Why do software development projects fail under poor vendor management?

Projects often fail due to lack of transparency, weak accountability, unclear ownership of intellectual property, and passive oversight. Without continuous validation and clear delivery standards, risks accumulate silently until projects exceed budgets, miss deadlines, or become impossible to maintain.

What is vendor lock-in, and why is it risky?

Vendor lock-in occurs when an organization becomes dependent on a single vendor to maintain or evolve its software. This limits flexibility, reduces negotiating power, increases long-term costs, and makes vendor transitions difficult or risky.

How do internal developer platforms help with vendor management?

Internal developer platforms (IDPs) standardize how software is built, tested, deployed, and operated across all vendors. They provide shared pipelines, centralized visibility, consistent processes, and auditable delivery, making vendor performance transparent and reducing dependency on individual suppliers.

Do internal developer platforms replace vendors?

No. IDPs do not replace vendors—they enable better collaboration with them.

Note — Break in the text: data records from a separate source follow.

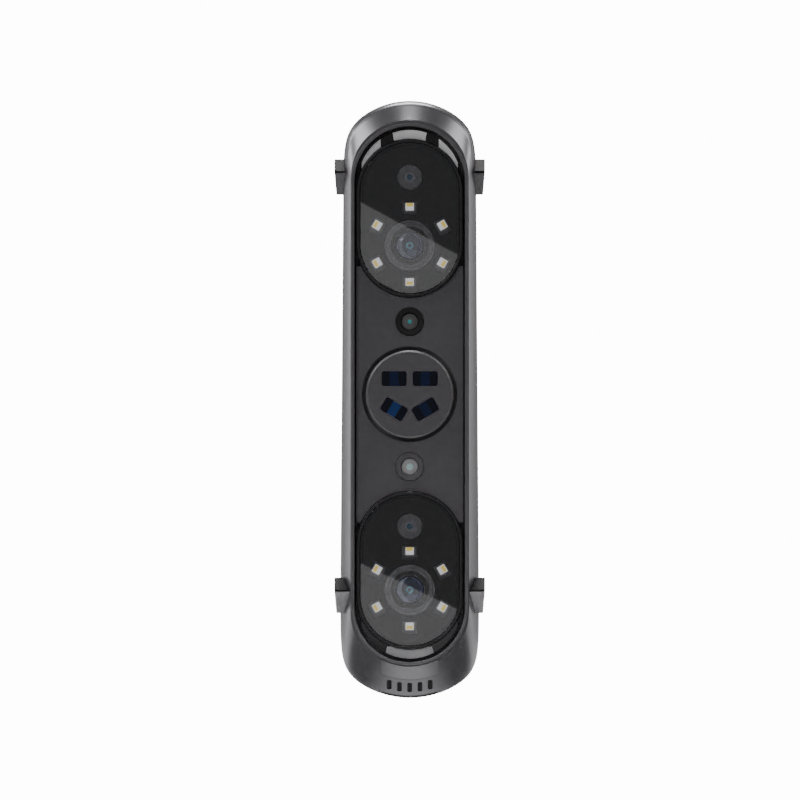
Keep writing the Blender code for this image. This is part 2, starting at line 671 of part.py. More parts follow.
# --- Side lugs --------------------------------------------------------------------------------
def lug_prism(name, way, x_in, x_out, ridge_z, ridge_d, grow, material):
    """A wedge along X whose ridge points forwards."""
    ridge = ridge_d - grow
    back = ridge_d + LUG_DEEP + grow
    edge = LUG_EDGE + grow
    low = ridge_z - LUG_DOWN - grow
    high = ridge_z + LUG_UP + grow
    profile = [(ridge, ridge_z + edge / 2), (ridge, ridge_z - edge), (back - edge, low), (back, low),
               (back, high), (back - 2 * edge, high)]
    rings = [[(way * x, depth, z) for depth, z in profile] for x in (x_in, x_out)]
    return loft(name, rings, material)


for level, (ridge_z, ridge_d, x_in) in LUGS.items():
    for hand, way in (("left", -1), ("right", 1)):
        combine(housing, lug_prism("lug_slot", way, BEZEL_R + GAP / 2, LUG_X + CUT, ridge_z, ridge_d, GAP,
                                   gunmetal))
        lug_prism(f"{level}_{hand}_lug", way, x_in, LUG_X, ridge_z, ridge_d, 0, bezel_grey)


# --- Rear shell, grip and keys ----------------------------------------------------------------
rear_start = SPLIT_D + GAP
rear = cup("rear_shell", rear_start, 0, -WALL, gunmetal)
sleeve = cup("grip_sleeve", SLEEVE_D, SLEEVE_T + GAP, GAP, rubber)
combine(sleeve, box("sleeve_crop", (-LENGTH, 0, SLEEVE_Z[0]), (LENGTH, 2 * DEPTH, SLEEVE_Z[1]), rubber),
        "INTERSECT")

frame_front = SHELL_BACK_D + KEYPAD_PROUD - KEYPAD_T
opening = plate("keypad_opening", [stadium(KEYPAD_R + GAP, *KEYPAD_Z)], frame_front - CUT, DEPTH + CUT,
                rubber)
combine(rear, opening)


def keys():
    """Every key: its name, radius, x, z and material."""
    yield "scan_button", SCAN_R, 0, SCAN_Z, key_blue
    for name, turn in (("right", 0), ("up", 90), ("left", 180), ("down", 270)):
        yield f"{name}_key", KEY_R, *around(KEY_ORBIT, turn, KEY_Z), key_grey


frame_holes = [circle(radius + KEY_RUN, x, z, SMALL_SIDES) for _, radius, x, z, _ in keys()]
frame_back = SHELL_BACK_D + KEYPAD_PROUD
plate("keypad_frame", [stadium(KEYPAD_R, *KEYPAD_Z), *frame_holes], frame_front, frame_back, matte_black)
for name, radius, x, z, material in keys():
    inner = frame_front - GAP
    outer = frame_back + KEY_PROUD
    profile = [(0, inner - KEY_FLANGE_T), (radius + KEY_FLANGE, inner - KEY_FLANGE_T),
               (radius + KEY_FLANGE, inner), (radius, inner), (radius, outer - 0.3 * MM),
               (radius - 0.3 * MM, outer), (0, outer)]
    turned(name, profile, material, at(x, 0, z), SMALL_SIDES)
board_back = frame_front - GAP - KEY_FLANGE_T - KEY_TRAVEL - GAP
plate("keypad_board", [stadium(KEYPAD_R - GAP, *KEYPAD_Z)], board_back - BOARD_T, board_back, board_green)

nut_base = -GRIP_END_Z - GRIP_HALF_W - INSERT_PROUD
nut_place = Matrix.Translation((0, INSERT_NUT_D, nut_base + INSERT_NUT_LONG))
nut = [(0, 0), (INSERT_NUT_R, 0), (INSERT_NUT_R, INSERT_NUT_LONG), (INSERT_BORE_R, INSERT_NUT_LONG),
       (INSERT_BORE_R, INSERT_NUT_LONG - INSERT_BORE_LONG), (0, INSERT_NUT_LONG - INSERT_BORE_LONG)]
turned("tripod_insert", nut, brass, nut_place)
nut_hole = [(0, -CUT), (INSERT_NUT_R + GAP, -CUT), (INSERT_NUT_R + GAP, INSERT_NUT_LONG + CUT),
            (0, INSERT_NUT_LONG + CUT)]
combine(rear, turned("insert_hole", nut_hole, brass, nut_place))

for i in range(REAR_VENTS):
    x = (i - (REAR_VENTS - 1) / 2) * REAR_VENT_PITCH
    z = -END_Z - REAR_VENT_DROP
    slot = plate("rear_vent", [oblong(*REAR_VENT, x, z, corner=0.6 * MM)], FAN_D + FAN_T + CUT,
                 NECK_D + CUT, matte_black)
    combine(rear, slot)


# --- Inside -----------------------------------------------------------------------------------
def make_chassis():
    back = CHASSIS_D + CHASSIS_T
    reach_z = END_Z - 2 * MM
    holes = [circle(7 * MM, z=way * EYE_Z, sides=SMALL_SIDES) for way in (1, -1)]
    made = plate("chassis", [stadium(CHASSIS_HALF_W, -reach_z, reach_z), *holes], CHASSIS_D, back, alloy)
    for way_x in (1, -1):
        for way_z in (1, -1):
            near, far = sorted((way_x * CHASSIS_HALF_W, way_x * (CHASSIS_HALF_W - FLANGE_T)))
            low = way_z * SCREW_Z - FLANGE_LONG / 2
            tab = box("chassis_tab", (near, CHASSIS_D + CHASSIS_T / 2, low),
                      (far, back + FLANGE_DEEP, low + FLANGE_LONG), alloy)
            combine(made, tab, "UNION")
    return made


chassis = make_chassis()
number = 0
for way_z in (1, -1):
    for way_x in (-1, 1):
        number += 1
        z = way_z * SCREW_Z
        head_r, head_t = SCREW_HEAD
        face = half_width(z) - 0.1 * MM
        lie = Matrix.Translation((0, SCREW_D, z)) @ Matrix.Rotation(math.radians(90 * way_x), 4, "Y")
        tip = face - head_t - SCREW_LONG
        screw = [(0, -face), (head_r, -face), (head_r, head_t - face), (SCREW_SHANK_R, head_t - face),
                 (SCREW_SHANK_R, -tip), (0, -tip)]
        turned(f"case_screw_{number}", screw, steel, lie, SMALL_SIDES)
        sink = [(0, -face - CUT), (head_r + GAP, -face - CUT), (head_r + GAP, head_t + GAP - face),
                (SCREW_SHANK_R + GAP, head_t + GAP - face), (SCREW_SHANK_R + GAP, CUT - tip), (0, CUT - tip)]
        cutter = as_cutter(turned("screw_sink", sink, steel, lie, SMALL_SIDES))
        combine(rear, cutter)
        combine(chassis, cutter)

plate("main_board", [oblong(*MAIN_BOARD, corner=2 * MM)], MAIN_BOARD_D, MAIN_BOARD_D + BOARD_T, board_green)

fan_back = FAN_D + FAN_T
fan = plate("fan_frame", [oblong(FAN_SIDE, FAN_SIDE, 0, FAN_Z, corner=2 * MM),
                          circle(FAN_BORE_R, z=FAN_Z)], FAN_D, fan_back, matte_black)
seat = rod("fan_seat", FAN_HUB_R, FAN_D + 0.2 * MM, FAN_D + 1.4 * MM, matte_black, 0, FAN_Z, SMALL_SIDES)
combine(fan, seat, "UNION")
for i in range(3):
    turn = 90 + 120 * i
    spoke = oblong(FAN_BORE_R, 1.6 * MM, *around(FAN_BORE_R / 2 + 1.5 * MM, turn, FAN_Z), turn)
    combine(fan, plate("fan_spoke", [spoke], FAN_D + 0.1 * MM, FAN_D + 1.3 * MM, matte_black), "UNION")

rotor_front = FAN_D + 1.4 * MM + GAP
rotor_back = fan_back - GAP
hub = [(0, 0), (FAN_HUB_R, 0), (FAN_HUB_R, rotor_back - rotor_front), (0, rotor_back - rotor_front)]
rotor = turned("fan_rotor", hub, key_grey, at(0, rotor_front, FAN_Z), SMALL_SIDES)
for i in range(FAN_BLADES):
    blade_long = FAN_BORE_R - 0.6 * MM - FAN_HUB_R / 2
    blade = box("fan_blade", (-blade_long / 2, -0.5 * MM, -3.2 * MM),
                (blade_long / 2, 0.5 * MM, 3.2 * MM), key_grey)
    middle_r = FAN_HUB_R / 2 + blade_long / 2
    blade.matrix_local = (Matrix.Translation((0, (rotor_front + rotor_back) / 2, FAN_Z))
                          @ Matrix.Rotation(2 * math.pi * i / FAN_BLADES, 4, "Y")
                          @ Matrix.Translation((middle_r, 0, 0)) @ Matrix.Rotation(math.radians(50), 4, "X"))
    combine(rotor, blade, "UNION")
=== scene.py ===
# %% [markdown]
# # A handheld 3-D scanner, dressed piece by piece
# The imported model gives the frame: where every piece is, and which body it rides on. This script
# adds the looks. Each step says what the piece is on the real scanner, how it could be made, and
# why it is made this way.

# %% Load the frame
import math

import bmesh
import bpy
from mathutils import Matrix, Vector


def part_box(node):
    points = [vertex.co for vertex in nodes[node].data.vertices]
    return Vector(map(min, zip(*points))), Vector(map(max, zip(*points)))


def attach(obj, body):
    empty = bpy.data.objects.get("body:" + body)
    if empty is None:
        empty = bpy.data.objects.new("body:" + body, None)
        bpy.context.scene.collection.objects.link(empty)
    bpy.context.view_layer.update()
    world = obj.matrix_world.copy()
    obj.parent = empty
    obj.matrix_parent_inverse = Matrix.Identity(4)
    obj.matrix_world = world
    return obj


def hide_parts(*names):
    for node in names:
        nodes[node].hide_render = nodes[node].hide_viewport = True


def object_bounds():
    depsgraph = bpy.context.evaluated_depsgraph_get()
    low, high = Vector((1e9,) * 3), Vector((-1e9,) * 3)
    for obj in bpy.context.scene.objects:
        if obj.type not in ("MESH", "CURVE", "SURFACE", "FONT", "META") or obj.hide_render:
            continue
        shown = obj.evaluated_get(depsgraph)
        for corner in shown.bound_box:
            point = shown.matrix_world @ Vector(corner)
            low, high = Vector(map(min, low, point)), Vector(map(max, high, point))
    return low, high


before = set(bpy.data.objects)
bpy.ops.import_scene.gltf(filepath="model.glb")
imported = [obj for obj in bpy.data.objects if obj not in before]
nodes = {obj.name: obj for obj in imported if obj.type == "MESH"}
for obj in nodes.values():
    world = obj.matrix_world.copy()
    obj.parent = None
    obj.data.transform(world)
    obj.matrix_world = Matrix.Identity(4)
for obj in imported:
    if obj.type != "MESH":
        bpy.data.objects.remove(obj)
cad_low, cad_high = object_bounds()

# %% [markdown]
# ## One workbench in millimetres
# The scanner's own drawing counts depth backwards from the lip of its face, and height from the
# middle of the laser disc. Modelling in those terms, in millimetres, keeps every number readable,
# and one matrix at the end moves the finished mesh into the frame. A parent object could do that
# too, but here each piece keeps its place inside its mesh.

# %% The workbench matrix
MM = 0.001
laser_low, laser_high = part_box("laser_cover")
face_y = cad_low.y
middle_z = (laser_low.z + laser_high.z) / 2
TO_FRAME = Matrix.Translation((0, face_y, middle_z)) @ Matrix.Diagonal((MM, MM, MM, 1))
print("face at y", round(face_y, 4), "laser disc at z", round(middle_z, 4))

# %% [markdown]
# ## Finishes
# A moulded or painted surface is never one flat colour. Three things make it read as real: a slow
# drift in the colour, a fine grain in the roughness, so that highlights break up, and a bump that
# the light can catch. All three come from noise on Object coordinates, which need no unwrapping and
# stay still when the piece moves. Painting an image would also work, but it would need one texture
# for each piece.

# %% One function for every opaque finish
def noise(tree, scale, detail=2.0, stretch=(1, 1, 1)):
    """Noise on Object coordinates, with its grain drawn out along an axis if asked."""
    where = tree.nodes.new("ShaderNodeTexCoord")
    turn = tree.nodes.new("ShaderNodeMapping")
    turn.inputs["Scale"].default_value = stretch
    made = tree.nodes.new("ShaderNodeTexNoise")
    made.inputs["Scale"].default_value = scale
    made.inputs["Detail"].default_value = detail
    tree.links.new(where.outputs["Object"], turn.inputs["Vector"])
    tree.links.new(turn.outputs["Vector"], made.inputs["Vector"])
    return made.outputs["Fac"]


NOISE_LOW, NOISE_HIGH = 0.3, 0.7


def spread(tree, source, low, high):
    """Maps the middle of a noise to a range."""
    made = tree.nodes.new("ShaderNodeMapRange")
    made.inputs["From Min"].default_value = NOISE_LOW
    made.inputs["From Max"].default_value = NOISE_HIGH
    made.inputs["To Min"].default_value = low
    made.inputs["To Max"].default_value = high
    tree.links.new(source, made.inputs["Value"])
    return made.outputs["Result"]


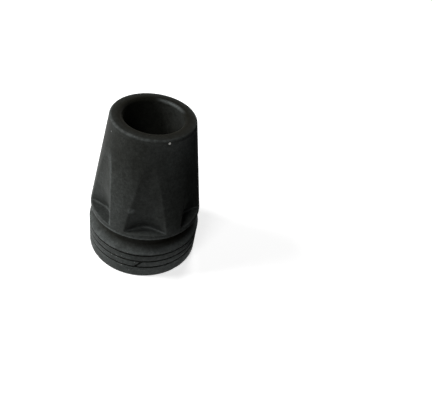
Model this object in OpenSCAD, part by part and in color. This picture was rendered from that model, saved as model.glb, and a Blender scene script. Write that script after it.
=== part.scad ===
// Push-on rubber tip for the foot of a walking cane, moulded in one piece.
// The origin is the centre of the sole, where the tip stands on the ground, and +Z is up the cane.
// The scallop toward -Y is the front one.

/* [Overall] */
// Height from the sole to the rim
total_h = 55; // [50:1:62]
// Diameter of the foot, the widest part
foot_d = 40; // [38:0.5:46]
// Diameter of the rim round the mouth
rim_d = 27; // [26:0.5:29]
// Rounding of the rim's outer edge
rim_round = 0.7; // [0.3:0.1:1.2]

/* [Bore] */
// Diameter of the blind bore that grips the cane
bore_d = 19; // [16:0.5:20]
// Depth of the bore below the rim
bore_depth = 36; // [30:1:38]
// Rounding of the bore's mouth
mouth_round = 0.6; // [0.2:0.1:1]
// Rounding between the bore's wall and its floor
bore_floor_round = 1.5; // [0.5:0.5:3]

/* [Flange] */
// Diameter of the flange at the bottom of the cone
flange_d = 39; // [37:0.5:40]
// Height of the flange's lower edge above the sole
flange_z = 18.8; // [18.3:0.1:19.3]
// Rounding of the flange's lower edge
flange_round = 0.6; // [0.2:0.1:0.8]
// Slope of the flange's underside, from level
underside_slope = 24; // [10:1:35]

/* [Scallops] */
// Number of scallops round the cone
scallop_count = 6; // [3:1:7]
// Radius of a scallop's hollow wall
scallop_r = 11; // [8:0.5:13]
// Distance from the axis to a scallop's deepest line
scallop_floor_r = 15.2; // [14.5:0.1:16.5]
// Height of the scallops' level shelf above the sole
shelf_z = 20.7; // [20.5:0.1:22]
// Fillet between a scallop's wall and its shelf
shelf_fillet = 0.8; // [0.3:0.1:1.5]

/* [Neck] */
// Diameter of the neck under the flange
neck_d = 34.4; // [32:0.2:36]
// Rounding at the top and bottom of the neck
neck_round = 0.8; // [0.2:0.1:1]
// Slope of the shoulder below the neck, from level
shoulder_slope = 45; // [35:1:48]
// Rounding of the shoulder's outer edge
shoulder_round = 0.6; // [0.2:0.1:0.8]

/* [Foot grooves] */
// Number of fine grooves round the foot
groove_count = 3; // [1:1:3]
// Height of the lowest groove above the sole
groove_z = 4.9; // [4:0.1:5]
// Distance from one groove to the next
groove_pitch = 3.05; // [2:0.05:3.1]
// Width of a groove
groove_w = 0.7; // [0.4:0.1:1]
// Depth of a groove
groove_depth = 0.8; // [0.4:0.1:1.5]
// Rounding of a groove's lips
lip_round = 0.25; // [0.1:0.05:0.4]
// Direction of the slanted nick that joins the two lowest grooves
nick_turn = -94.5; // [-180:0.5:180]
// Slant of the nick, from level
nick_slant = 50; // [30:1:80]
// Width of the nick
nick_w = 0.8; // [0.5:0.1:1]
// Depth of the nick
nick_depth = 0.6; // [0.3:0.1:0.7]

/* [Sole] */
// Radius of the outer ring groove's middle
outer_ring_r = 14; // [13:0.5:15]
// Radius of the inner ring groove's middle
inner_ring_r = 8.1; // [6:0.1:9]
// Width of the ring grooves
ring_w = 1.7; // [1:0.1:2.2]
// Depth of the ring grooves and of the notches
tread_depth = 1.3; // [0.8:0.1:2]
// Number of notches from the outer ring groove to the edge
notch_count = 4; // [2:1:6]
// Width of a notch
notch_w = 1.8; // [1:0.1:2.5]
// Direction of the first notch
notch_turn = 37; // [0:1:89]
// Rounding of the sole's edge
foot_round = 0.5; // [0.2:0.1:1]

/* [Hidden] */
$fn = 96;
rubber_colour = "#2b2c2b";
// Straight steps in the arc that rounds a corner
arc_steps = 5;
// How far a cutter reaches past the surface that it cuts
over = 1;
foot_r = foot_d / 2;
rim_r = rim_d / 2;
flange_r = flange_d / 2;
neck_r = neck_d / 2;
// The foot's side ends a third of a pitch above its highest groove
foot_top_z = groove_z + (groove_count - 1) * groove_pitch + groove_pitch / 3;
shoulder_z = foot_top_z + (foot_r - neck_r) * tan(shoulder_slope);
underside_z = flange_z - (flange_r - neck_r) * tan(underside_slope);

// Unit vector of v
function unit(v) = v / norm(v);

// One groove in the foot's side, from its lower lip to its upper one
function side_groove(z) = [
    [foot_r, z - groove_w / 2, lip_round],
    [foot_r - groove_depth, z - groove_w / 2, 0],
    [foot_r - groove_depth, z + groove_w / 2, 0],
    [foot_r, z + groove_w / 2, lip_round]
];

// One ring groove in the sole, from its inner lip to its outer one
function ring_groove(r) = [
    [r - ring_w / 2, 0, lip_round],
    [r - ring_w / 2, tread_depth, 0],
    [r + ring_w / 2, tread_depth, 0],
    [r + ring_w / 2, 0, lip_round]
];

// Half outline of the solid tip: radius, height, and the radius that rounds that corner
function tip_outline() = concat(
    [[0, 0, 0]],
    ring_groove(inner_ring_r),
    ring_groove(outer_ring_r),
    [[foot_r, 0, foot_round]],
    [for (i = [0 : groove_count - 1]) each side_groove(groove_z + i * groove_pitch)],
    [
        [foot_r, foot_top_z, shoulder_round],
        [neck_r, shoulder_z, neck_round],
        [neck_r, underside_z, neck_round],
        [flange_r, flange_z, flange_round],
        [rim_r, total_h, rim_round],
        [0, total_h, 0]
    ]
);

// The points of the arc that rounds one corner, whether it juts out or is hollow
function corner_arc(before, at, after, radius) =
    let (
        u = unit(before - at),
        v = unit(after - at),
        half_angle = acos(u * v) / 2,
        centre = at + unit(u + v) * radius / sin(half_angle),
        first = at + u * radius / tan(half_angle) - centre,
        last = at + v * radius / tan(half_angle) - centre,
        turn = atan2(first.x * last.y - first.y * last.x, first * last),
        start = atan2(first.y, first.x)
    )
    [for (i = [0 : arc_steps]) centre + radius * [
        cos(start + turn * i / arc_steps),
        sin(start + turn * i / arc_steps)
    ]];

// An outline of corners with each named rounding made
function rounded(corners) =
    let (n = len(corners), places = [for (c = corners) [c[0], c[1]]])
    [for (i = [0 : n - 1]) each corners[i][2] == 0
        ? [places[i]]
        : corner_arc(places[(i + n - 1) % n], places[i], places[(i + 1) % n], corners[i][2])];

// The solid tip before anything is cut into it
module blank() {
    rotate_extrude() polygon(rounded(tip_outline()));
}

// The bore for the cane, with its eased mouth
module bore_cut() {
    bore_r = bore_d / 2;
    translate([0, 0, total_h]) rotate_extrude() polygon(rounded([
        [0, -bore_depth, 0],
        [bore_r, -bore_depth, bore_floor_round],
        [bore_r, 0, mouth_round],
        [bore_r + over, 0, 0],
        [bore_r + over, over, 0],
        [0, over, 0]
    ]));
}

// One scallop: an upright round cutter that leaves a hollow wall and a level shelf
module scallop_cut() {
    translate([scallop_floor_r + scallop_r, 0, shelf_z])
        rotate_extrude() polygon(rounded([
            [0, 0, 0],
            [scallop_r, 0, shelf_fillet],
            [scallop_r, total_h, 0],
            [0, total_h, 0]
        ]));
}

// One notch across the sole's edge, open to the outer ring groove
module notch_cut() {
    translate([outer_ring_r, -notch_w / 2, -over])
        cube([foot_r - outer_ring_r + over, notch_w, tread_depth + over]);
}

// The slanted nick, with level ends that lie in the middle of the two lowest grooves
module nick_cut() {
    shift = groove_pitch / 2 / tan(nick_slant);
    half_w = nick_w / 2 / sin(nick_slant);
    translate([foot_r - nick_depth, 0, groove_z])
        rotate([90, 0, 90])
            linear_extrude(nick_depth + over)
                polygon([
                    [-shift - half_w, 0],
                    [-shift + half_w, 0],
                    [shift + half_w, groove_pitch],
                    [shift - half_w, groove_pitch]
                ]);
}

// The moulded tip
module rubber_tip() {
    color(rubber_colour) difference() {
        blank();
        bore_cut();
        for (i = [0 : scallop_count - 1])
            rotate([0, 0, -90 + i * 360 / scallop_count]) scallop_cut();
        for (i = [0 : notch_count - 1])
            rotate([0, 0, notch_turn + i * 360 / notch_count]) notch_cut();
        rotate([0, 0, nick_turn]) nick_cut();
    }
}

rubber_tip();
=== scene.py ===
# %% [markdown]
# # A rubber tip for a walking cane
#
# The object is one piece of black moulded rubber: a hollow cone that grips the cane, six scallops
# that thin its skirt, a lip over a narrow neck, and a grooved foot with a flat sole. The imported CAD
# model gives the frame and the sizes. This script makes the rubber that the eye sees: the same form
# with softened edges and finer scallops, its moulded surface, a pale floor, soft light and the camera.

# %% Load the frame
import math

import bmesh
import bpy
from mathutils import Matrix, Vector


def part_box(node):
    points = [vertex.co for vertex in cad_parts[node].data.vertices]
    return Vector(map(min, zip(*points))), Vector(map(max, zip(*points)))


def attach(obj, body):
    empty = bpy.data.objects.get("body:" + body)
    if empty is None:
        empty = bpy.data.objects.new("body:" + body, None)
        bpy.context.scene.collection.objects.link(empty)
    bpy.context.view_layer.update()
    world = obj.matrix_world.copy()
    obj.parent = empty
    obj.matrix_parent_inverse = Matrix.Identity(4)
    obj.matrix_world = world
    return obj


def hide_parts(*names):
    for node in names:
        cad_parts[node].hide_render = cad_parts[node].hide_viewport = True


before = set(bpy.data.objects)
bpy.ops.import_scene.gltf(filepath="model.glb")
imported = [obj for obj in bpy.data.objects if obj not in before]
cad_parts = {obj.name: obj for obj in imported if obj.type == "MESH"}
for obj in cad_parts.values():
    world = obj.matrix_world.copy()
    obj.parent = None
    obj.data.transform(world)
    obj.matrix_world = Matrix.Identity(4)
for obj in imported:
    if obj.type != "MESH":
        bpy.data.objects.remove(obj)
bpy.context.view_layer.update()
tip_low, tip_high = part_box("rubber_tip")
print("the CAD tip is", [round(h - l, 4) for l, h in zip(tip_low, tip_high)], "m in X, Y and Z")

# %% [markdown]
# ## The sizes
#
# Every length is a real one in millimetres and is turned to metres once, where the finished mesh is
# written. Radii are from the tip's axis, and heights from the sole. They repeat the CAD model's, so
# the two have the same outline, grooves and bore. Only the scallops' hollows, the notches' bottoms
# and some roundings follow the photographed tip more closely than the CAD model does.

# %% Sizes of the tip, in millimetres
MM = 0.001
# Foot, rim and whole height; the bore for the cane
FOOT_R, TOTAL_H, RIM_R = 20.0, 55.0, 13.5
BORE_R, BORE_FLOOR_Z = 9.5, TOTAL_H - 36.0
# The lip with its sloping underside, the neck, and the shoulder down to the foot's side
FLANGE_R, FLANGE_Z, UNDERSIDE_Z = 19.5, 18.8, 17.776
NECK_R, SHOULDER_Z, FOOT_TOP_Z = 17.2, 14.817, 12.017
# Grooves round the foot, ring grooves in the sole, and how deep the sole's tread is
GROOVE_ZS, GROOVE_W, GROOVE_DEEP = (4.9, 7.95, 11.0), 0.7, 0.8
RING_RS, RING_W, TREAD_DEEP = (8.1, 14.0), 1.7, 1.3
# Scallops round the cone, with the height of their shelves at the lip
SCALLOPS, SHELF_Z = 6, 20.7
# Notches across the sole's edge, and the nick between two grooves; turns and slant in degrees
NOTCHES, NOTCH_W, NOTCH_TURN, NOTCH_RISE = 4, 1.8, 37.0, 7.6
NICK_TURN, NICK_SLANT, NICK_W, NICK_DEEP = -94.5, 50.0, 0.8, 0.6
CONE_SLOPE = (FLANGE_R - RIM_R) / (TOTAL_H - FLANGE_Z)
print("the cone leans in", round(math.degrees(math.atan(CONE_SLOPE)), 2), "degrees a side")

# %% [markdown]
# ## The outline
#
# A moulded round thing is a turned thing: its mould was cut on a lathe, so one half outline turned
# about the axis gives the whole body, with its grooves and its bore. The outline is a wire of a few
# corners. Rubber can't fill a knife edge and is pulled off its mould while it is soft, so every
# corner that the eye meets is rounded, each by its own radius. The lip is crisper than in the CAD
# model, and the rim and the mouth are softer, as the light on them in the photograph shows. The
# bevel operator rounds a wire's corner when it is given a vertex instead of an edge.

# %% Name the roundings and the grooves
SOLE_ROUND, SHOULDER_ROUND, NECK_ROUND, LIP_ROUND = 0.5, 0.6, 0.8, 0.3
RIM_ROUND, MOUTH_ROUND, BORE_FLOOR_ROUND = 0.9, 1.3, 1.5
# A groove's lips, and the corners at its bottom
GROOVE_LIP, GROOVE_CORNER = 0.22, 0.12
RING_LIP, RING_CORNER = 0.25, 0.2


def side_groove(z):
    """A fine groove round the foot: two lips, and a flat bottom between them."""
    inside = FOOT_R - GROOVE_DEEP
    return [
        (FOOT_R, z - GROOVE_W / 2, GROOVE_LIP),
        (inside, z - GROOVE_W / 2, GROOVE_CORNER),
        (inside, z + GROOVE_W / 2, GROOVE_CORNER),
        (FOOT_R, z + GROOVE_W / 2, GROOVE_LIP),
    ]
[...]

Vendors continue to deliver software, but within a clear, standardized framework that ensures quality, accountability, and long-term ownership for the organization.

What should companies own when working with software vendors?

Companies should own not only the source code, but the entire delivery process: documentation, pipelines, environments, configuration, and deployment knowledge. True ownership means the organization can take over development and operations if needed.

Is vendor management only relevant for large enterprises?

No. Vendor management is critical for organizations of all sizes. Smaller companies may face even higher risk, as a single failed vendor relationship can significantly impact delivery timelines, budgets, and business continuity.